Doing backward with torch.autograd.grad causes "cuDNN requires contiguous weight tensor"?

WarBean · February 4, 2018, 5:03pm

I use torch.autograd.grad to compute a extra loss regarding gradient (like gradient penalty in WGAN-GP):

gradient = torch.autograd.grad(
    output_value, input_data,
    create_graph = True, retain_graph = True, only_inputs = True,
)[0].contiguous()
B = gradient.size(0)
gradient = gradient.view(B, -1)
grad_norm = gradient.norm(2, dim = 1)
ge_loss = - grad_norm.mean()

Then doing backward with the gradient loss causes:

Traceback (most recent call last):
  File "train_stage3_sup_only.py", line 223, in <module>
    main()
  File "train_stage3_sup_only.py", line 124, in main
    total_loss.backward()
  File "/mnt/lustre/zhenghuabin/anaconda3/envs/py35/lib/python3.5/site-packages/torch/autograd/variable.py", line 167, in backward
    torch.autograd.backward(self, gradient, retain_graph, create_graph, retain_variables)
  File "/mnt/lustre/zhenghuabin/anaconda3/envs/py35/lib/python3.5/site-packages/torch/autograd/__init__.py", line 99, in backward
    variables, grad_variables, retain_graph)
RuntimeError: cuDNN requires contiguous weight tensor

I suppose the error rises because some variable throughout the computational graph is not contiguous.
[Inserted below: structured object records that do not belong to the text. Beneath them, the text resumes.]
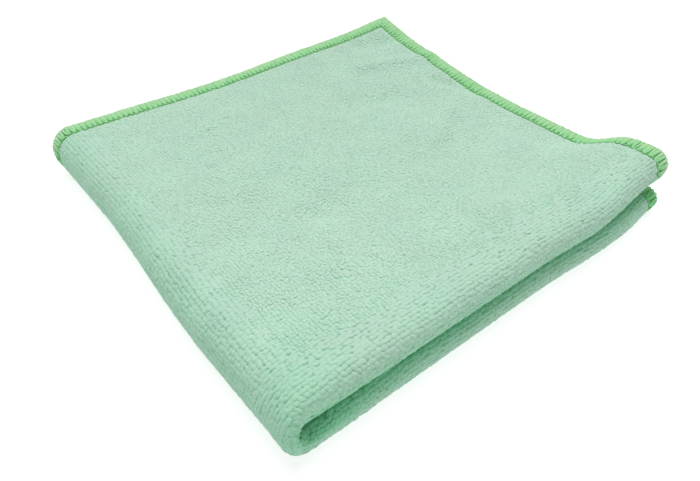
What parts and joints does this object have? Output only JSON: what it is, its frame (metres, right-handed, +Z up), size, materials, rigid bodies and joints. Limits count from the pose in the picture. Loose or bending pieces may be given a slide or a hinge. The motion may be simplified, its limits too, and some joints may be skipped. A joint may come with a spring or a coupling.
{
  "type": "folded microfibre cleaning cloth",
  "caption": "Square terry microfibre cleaning cloth with an overlocked hem, folded in half and in half again and lying flat.",
  "frame": {"origin": "on the surface that the cloth lies on, under the middle of its bounding box", "axes": "+Z up; +X from the second fold to the hems across from it; +Y from the first fold, the one with two rolls, to the hems across from it"},
  "size_m": [0.1599, 0.1519, 0.0214],
  "materials": {
    "terry": "matte mint green terry knit of short uncut loops",
    "hem_thread": "soft yellow-green textured thread of the overlocked hem, with a slight sheen"
  },
  "bodies": {
    "root": {"cloth": "terry"}
  },
  "joints": []
}
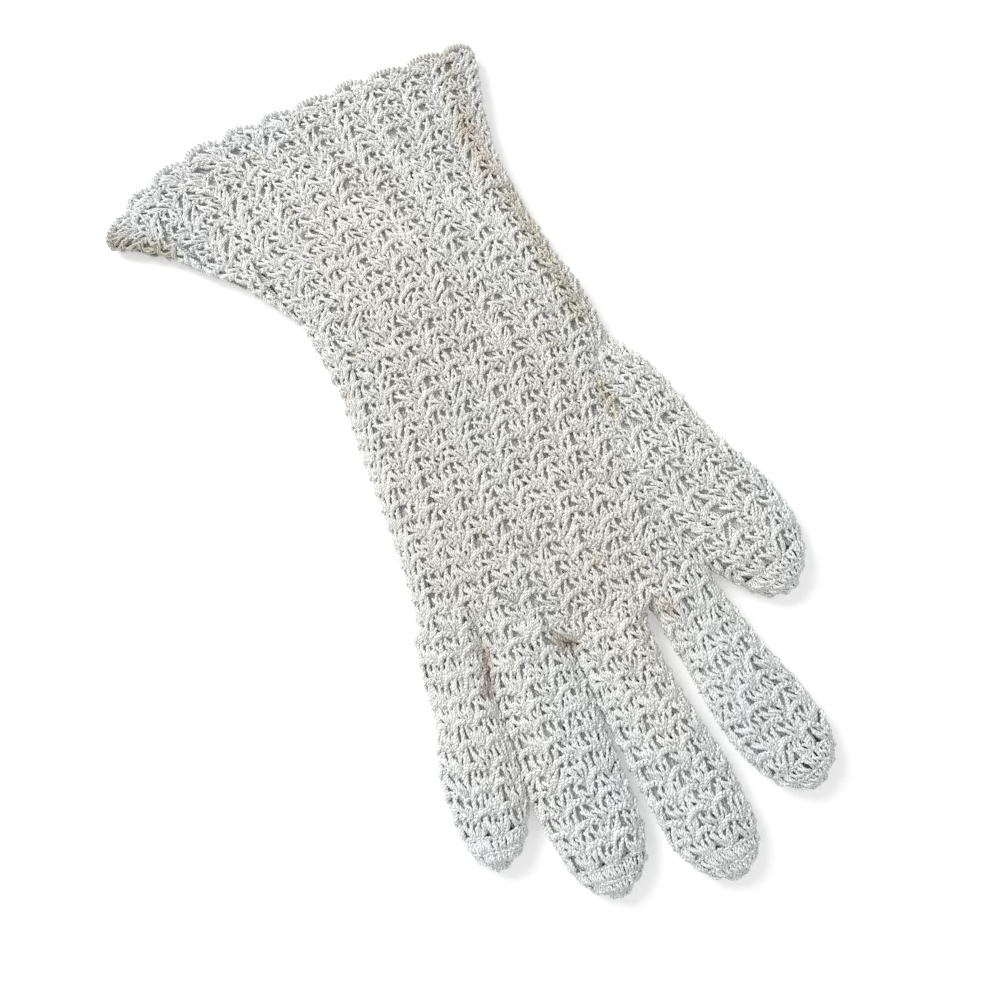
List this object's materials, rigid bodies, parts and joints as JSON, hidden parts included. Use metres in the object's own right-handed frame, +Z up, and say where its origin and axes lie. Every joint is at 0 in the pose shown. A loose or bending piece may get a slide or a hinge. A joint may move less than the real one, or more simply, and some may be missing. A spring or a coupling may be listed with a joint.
{
  "type": "crochet glove",
  "caption": "Right-hand crocheted cotton gauntlet glove lying palm down, with hollow fingers and thumb, a flared open cuff and a scalloped hem.",
  "frame": {"origin": "under the middle of the whole glove, on the surface it lies on", "axes": "+Y from the cuff to the fingertips, -X the thumb side, +Z up out of the back of the hand"},
  "size_m": [0.1352, 0.2508, 0.0098],
  "materials": {
    "hand_crochet": "matte warm off-white cotton thread",
    "finger_crochet": "matte cool off-white cotton thread",
    "cuff_crochet": "matte off-white cotton thread"
  },
  "bodies": {
    "root": {"hand": "hand_crochet", "thumb": "finger_crochet", "index_finger": "finger_crochet", "middle_finger": "finger_crochet", "ring_finger": "finger_crochet", "little_finger": "finger_crochet", "gauntlet_cuff": "cuff_crochet", "hem_edging": "cuff_crochet"}
  },
  "joints": []
}
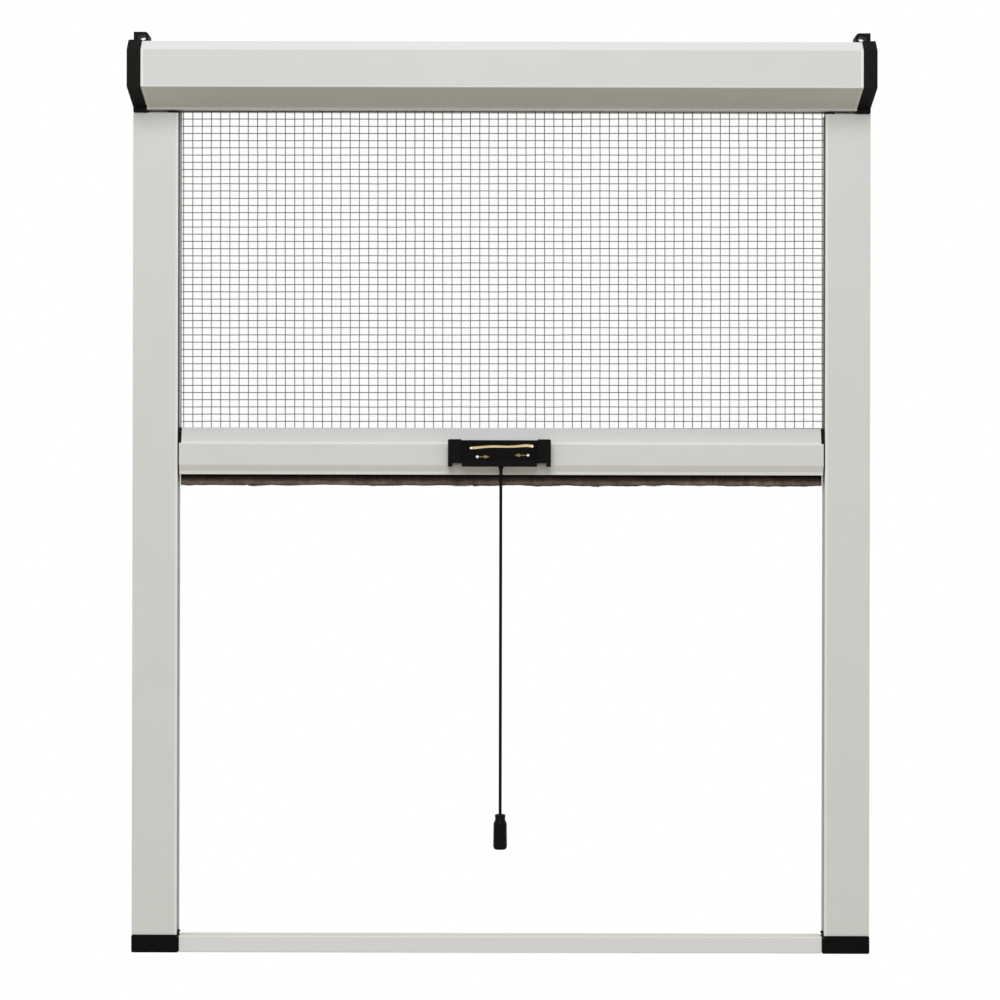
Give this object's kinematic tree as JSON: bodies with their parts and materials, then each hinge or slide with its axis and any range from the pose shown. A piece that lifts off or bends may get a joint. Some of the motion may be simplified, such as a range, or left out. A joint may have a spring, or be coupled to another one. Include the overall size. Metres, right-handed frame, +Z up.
{
  "type": "roller insect screen for a window",
  "caption": "Retractable window screen: cassette with a spring roller, side guides, sill bar and a pull bar with handle, brush and pull cord on a fine mesh",
  "frame": {"origin": "midway between the screw slots of the two lugs, in the screen's back plane", "axes": "+X along the cassette to the viewer's right, +Y into the wall behind the screen, +Z up"},
  "size_m": [0.56, 0.0428, 0.6991],
  "materials": {
    "lacquered_profile": "satin lacquer",
    "black_plastic": "satin moulded",
    "handle_gloss": "gloss",
    "inner_plastic": "moulded",
    "knob_plastic": "satin moulded",
    "ferrule_metal": "moulded",
    "pile": "woven pile",
    "brush": "bristles",
    "mesh": "coated yarn",
    "keder_plastic": "extruded",
    "roller_metal": "drawn",
    "spring_steel": "drawn wire",
    "screw_steel": "zinc plated",
    "cord": "braided"
  },
  "bodies": {
    "frame": {"cassette_profile": "lacquered_profile", "end_cap_left": "black_plastic", "end_cap_right": "black_plastic", "cap_screws": "screw_steel", "side_guide_left": "lacquered_profile", "guide_pile_left_front": "pile", "guide_pile_left_back": "pile", "foot_left": "black_plastic", "side_guide_right": "lacquered_profile", "guide_pile_right_front": "pile", "guide_pile_right_back": "pile", "foot_right": "black_plastic", "sill_bar": "lacquered_profile", "spring_rod": "spring_steel", "spring_anchor": "inner_plastic", "torsion_spring": "spring_steel"},
    "roller": {"roller_tube": "roller_metal", "mesh_roll": "mesh", "roller_bush": "inner_plastic", "spring_head": "inner_plastic"},
    "bar": {"screen_mesh": "mesh", "pull_bar": "lacquered_profile", "bar_plug_left": "black_plastic", "bar_plug_right": "black_plastic", "mesh_keder": "keder_plastic", "bar_brush": "brush", "handle_grip": "black_plastic", "handle_plate": "handle_gloss", "pull_cord": "cord", "cord_ferrule": "ferrule_metal", "cord_knob": "knob_plastic", "cord_knot": "cord"}
  },
  "joints": [
    {"name": "bar_slide", "type": "slide", "parent": "frame", "child": "bar", "axis": [0, 0, 1], "range_m": [-0.3408, 0.238], "deforming": ["screen_mesh"]},
    {"name": "roller_turn", "type": "hinge", "parent": "frame", "child": "roller", "pos_m": [0, -0.01864, -0.0316], "axis": [1, 0, 0], "range_deg": [-1778, 1245]}
  ],
  "couplings": [
    {"joint": "roller_turn", "follows": "bar_slide", "rad_per_m": 90.909}
  ]
}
Then I try to check contiguousness with functions bellow:

def backtrace_graph(variable):
    if variable.is_contiguous() is False:
        print('%s,' % variable.is_contiguous(), variable.size())
    if variable.grad_fn is None: return
    for nf, _ in variable.grad_fn.next_functions:
        backtrace_nf(nf)

def backtrace_nf(nf):
    if nf is None: return
    if hasattr(nf, 'variable'):
        backtrace_graph(nf.variable)
    else:
        for nfnf, _ in nf.next_functions:
            backtrace_nf(nfnf)

However, calling backtrace_graph(my_gradient_loss) doesn’t print out any info of False contiguousness.

Any suggestions to fix it?

WarBean · February 5, 2018, 9:05am

Seems the error rises due to the combination of “ConvTranspose + autograd.grad + backward”. Refer to https://github.com/pytorch/pytorch/issues/5044 for minimal test script.